In the records below, find the line with "Write the Blender Python" and the line with "heat recovery unit."; return exactly those lines and every line between them.

:: Material to process ::

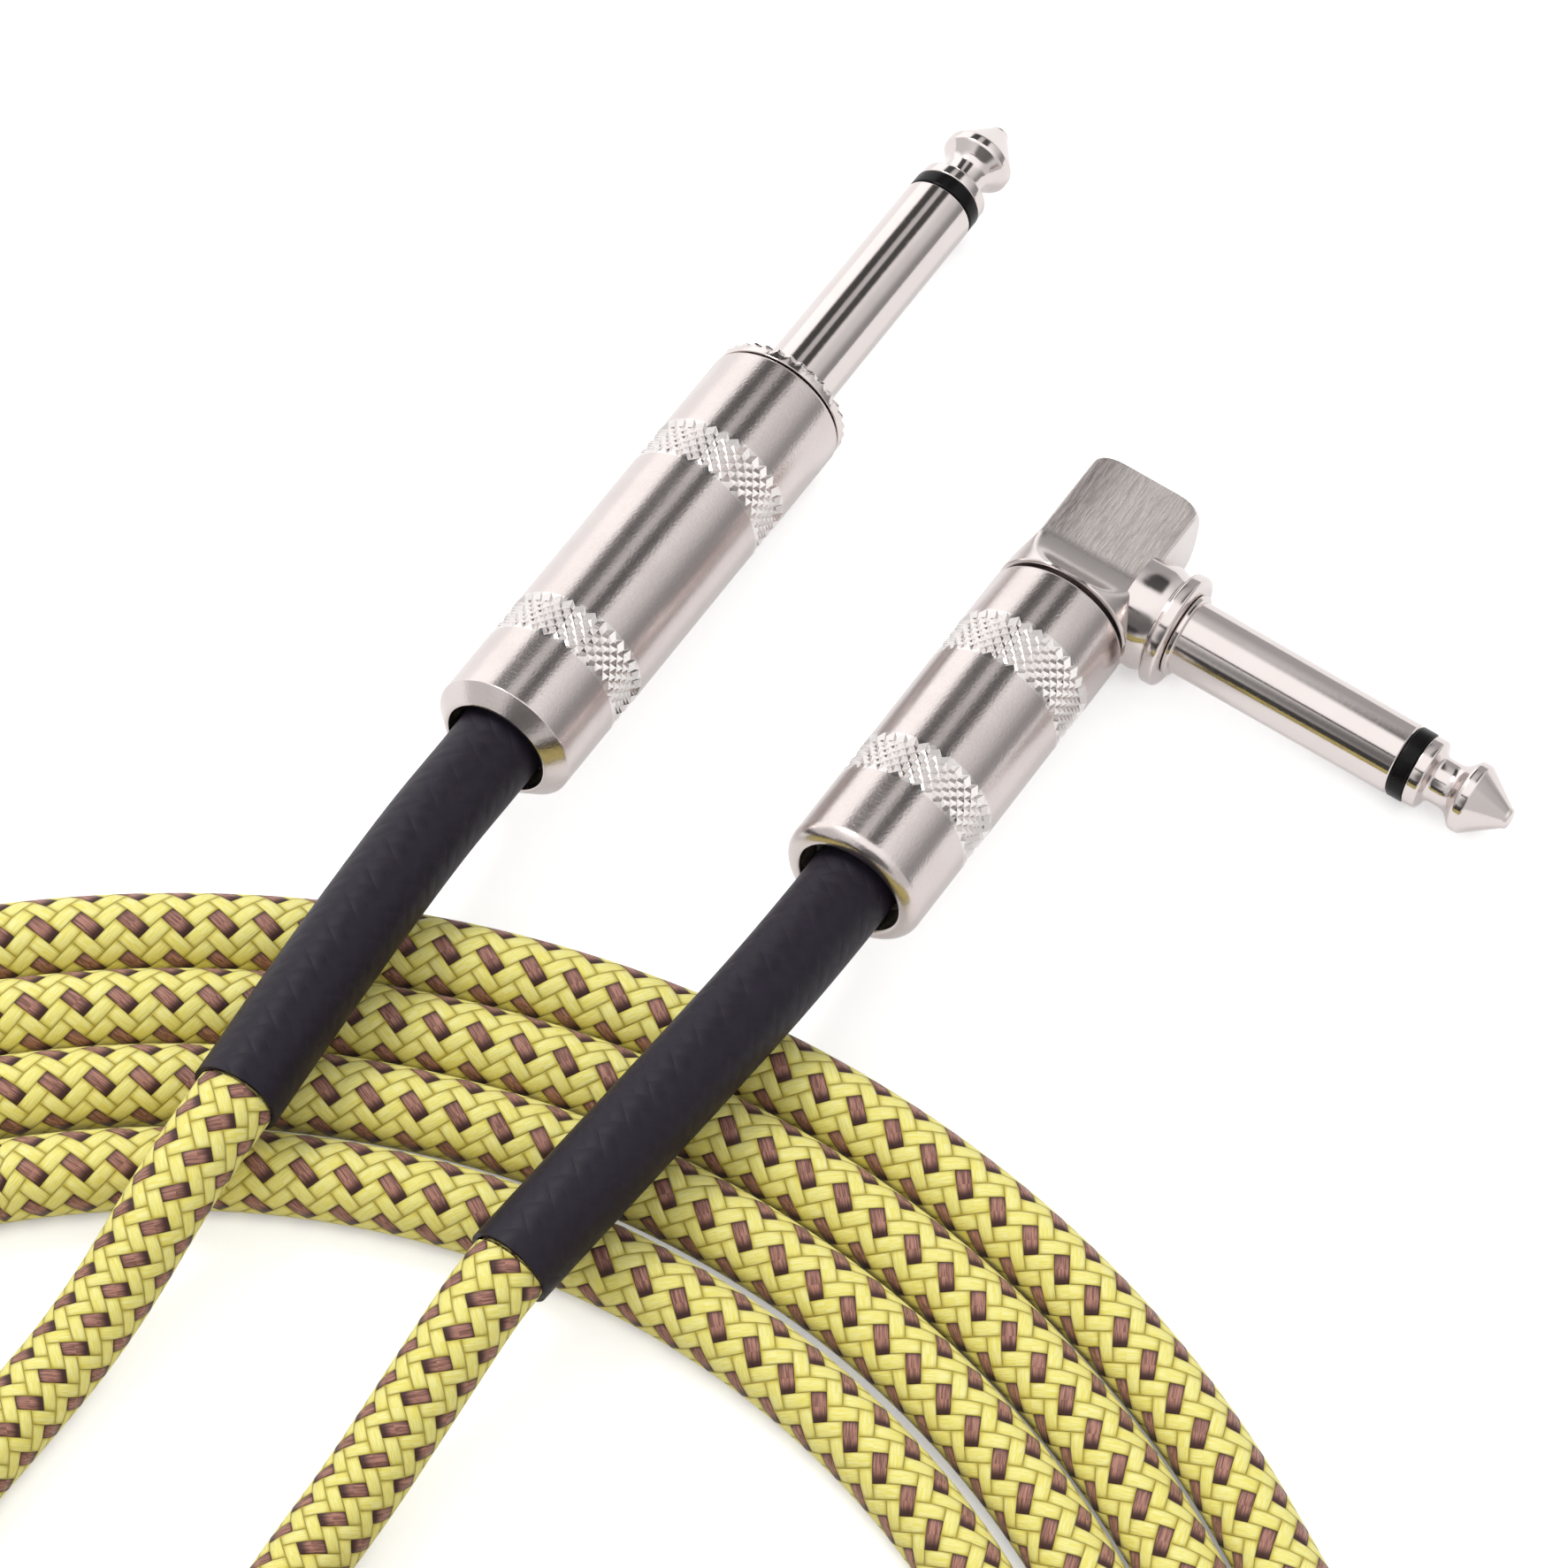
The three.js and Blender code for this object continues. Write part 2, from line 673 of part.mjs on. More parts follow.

:::
:: Material to process ::

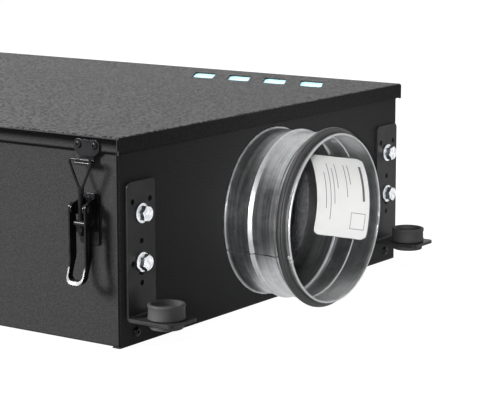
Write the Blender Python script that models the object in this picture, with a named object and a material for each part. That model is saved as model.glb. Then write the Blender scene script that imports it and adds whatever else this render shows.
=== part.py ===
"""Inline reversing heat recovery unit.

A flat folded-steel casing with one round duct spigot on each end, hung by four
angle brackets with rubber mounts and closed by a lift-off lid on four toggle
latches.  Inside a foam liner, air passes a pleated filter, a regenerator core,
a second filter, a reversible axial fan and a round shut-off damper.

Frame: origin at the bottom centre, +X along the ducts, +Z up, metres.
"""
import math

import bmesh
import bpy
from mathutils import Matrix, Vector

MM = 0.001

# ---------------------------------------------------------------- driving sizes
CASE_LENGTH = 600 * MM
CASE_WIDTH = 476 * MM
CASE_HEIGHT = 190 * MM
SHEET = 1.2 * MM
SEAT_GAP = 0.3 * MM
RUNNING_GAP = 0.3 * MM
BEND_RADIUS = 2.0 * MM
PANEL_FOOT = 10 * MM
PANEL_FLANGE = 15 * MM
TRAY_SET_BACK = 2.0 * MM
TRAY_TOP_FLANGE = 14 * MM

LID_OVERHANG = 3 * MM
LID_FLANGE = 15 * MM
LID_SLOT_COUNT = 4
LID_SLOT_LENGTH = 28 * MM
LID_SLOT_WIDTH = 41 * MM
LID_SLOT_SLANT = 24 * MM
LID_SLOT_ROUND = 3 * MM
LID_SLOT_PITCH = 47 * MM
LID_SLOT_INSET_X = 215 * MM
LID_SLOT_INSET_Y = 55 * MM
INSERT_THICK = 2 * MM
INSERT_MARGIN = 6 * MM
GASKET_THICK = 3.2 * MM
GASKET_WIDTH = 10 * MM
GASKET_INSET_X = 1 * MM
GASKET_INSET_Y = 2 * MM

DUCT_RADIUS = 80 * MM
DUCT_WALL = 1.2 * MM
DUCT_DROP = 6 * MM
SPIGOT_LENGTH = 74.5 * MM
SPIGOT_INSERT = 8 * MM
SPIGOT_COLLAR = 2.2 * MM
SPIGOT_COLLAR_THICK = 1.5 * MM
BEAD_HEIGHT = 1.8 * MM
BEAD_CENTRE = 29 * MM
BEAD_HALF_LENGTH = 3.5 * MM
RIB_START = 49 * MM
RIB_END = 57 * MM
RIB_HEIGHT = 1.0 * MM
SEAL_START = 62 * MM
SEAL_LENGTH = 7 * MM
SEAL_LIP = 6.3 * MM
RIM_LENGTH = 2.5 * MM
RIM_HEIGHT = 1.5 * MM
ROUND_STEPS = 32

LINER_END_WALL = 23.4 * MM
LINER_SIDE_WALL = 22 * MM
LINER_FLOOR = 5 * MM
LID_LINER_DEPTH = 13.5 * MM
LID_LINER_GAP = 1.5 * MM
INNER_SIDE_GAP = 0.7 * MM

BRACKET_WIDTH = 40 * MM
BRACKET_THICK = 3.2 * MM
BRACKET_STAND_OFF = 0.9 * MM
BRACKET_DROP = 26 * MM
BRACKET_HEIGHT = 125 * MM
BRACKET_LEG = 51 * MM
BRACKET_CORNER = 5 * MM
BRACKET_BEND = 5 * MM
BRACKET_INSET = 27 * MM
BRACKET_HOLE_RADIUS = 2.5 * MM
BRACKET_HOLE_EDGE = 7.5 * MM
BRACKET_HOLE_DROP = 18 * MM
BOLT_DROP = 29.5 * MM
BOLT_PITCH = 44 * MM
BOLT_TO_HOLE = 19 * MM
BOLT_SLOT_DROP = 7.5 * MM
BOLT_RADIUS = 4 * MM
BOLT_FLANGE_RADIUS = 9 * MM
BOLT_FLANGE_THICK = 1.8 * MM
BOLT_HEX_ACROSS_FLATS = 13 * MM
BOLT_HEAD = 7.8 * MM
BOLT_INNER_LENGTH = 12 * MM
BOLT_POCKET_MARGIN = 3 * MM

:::

## [Answer]
Write the Blender Python script that models the object in this picture, with a named object and a material for each part. That model is saved as model.glb. Then write the Blender scene script that imports it and adds whatever else this render shows.
=== part.py ===
"""Inline reversing heat recovery unit.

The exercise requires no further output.